If a four-day workweek comes with pay that’s still not enough to live well, then it is merely offering workers the freedom to work less in order for them to work more elsewhere. What is the point? The federal minimum wage remains stuck at an appallingly low $7.25 an hour, with tipped workers surviving in serfdom at $2.13 an hour.
I am writing this weekly column on my day off from a four-day job that pays a decent wage but is still not enough to provide for all my household expenses, and it is certainly not as much as my male spouse earns. To be fair, my main employer reduced work hours without reducing my salary—a wonderful step in the right direction. But the problem, again and again, is low pay. While I love writing a weekly column, I do it for the meaningful joy it brings and for the compensation. It’s a side hustle.

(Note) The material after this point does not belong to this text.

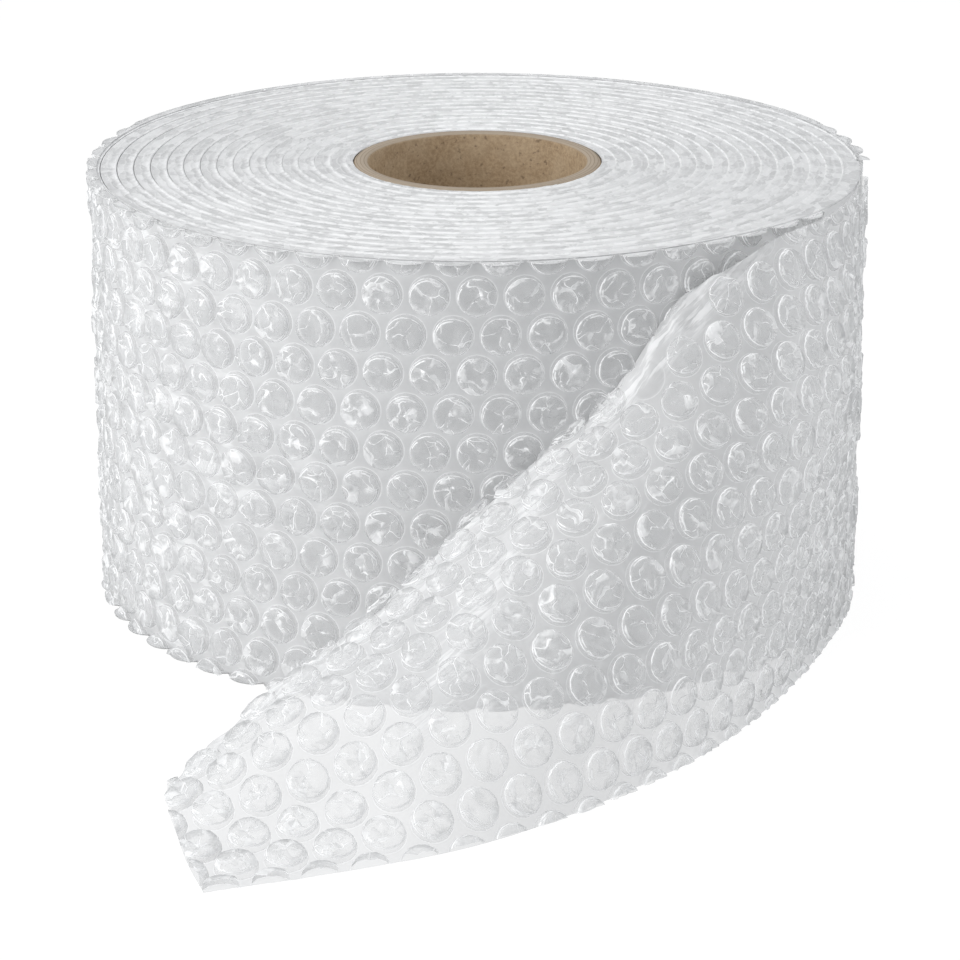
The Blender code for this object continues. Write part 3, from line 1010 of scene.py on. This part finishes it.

When Representative Takano was asked about the barriers to realizing his bill for a 32-hour workweek, he addressed the potential loss of pay by saying that, “We also have to pay attention to the ability of workers to unionize to bargain for higher wages.” In other words, workers and their unions (that is, if they are lucky enough to be among the minority of Americans represented by labor unions) have to fend for themselves in ensuring a living wage.
Senator Bernie Sanders has joined the call for a 32-hour workweek, emphasizing that such a move should come with “no loss of pay.” But even if that happened, wages still remain too low to live on and most workers might spend their free time on side hustles, like I do.
If workers were paid a minimum of $100 an hour (not unlike what most corporate executives get paid) and had the choice to work a 32-hour week versus a 40-hour week, I believe most would choose the former.
“It’s a rich man’s game no matter what they call it,” sang Dolly Parton. The real problem of overwork is underpay.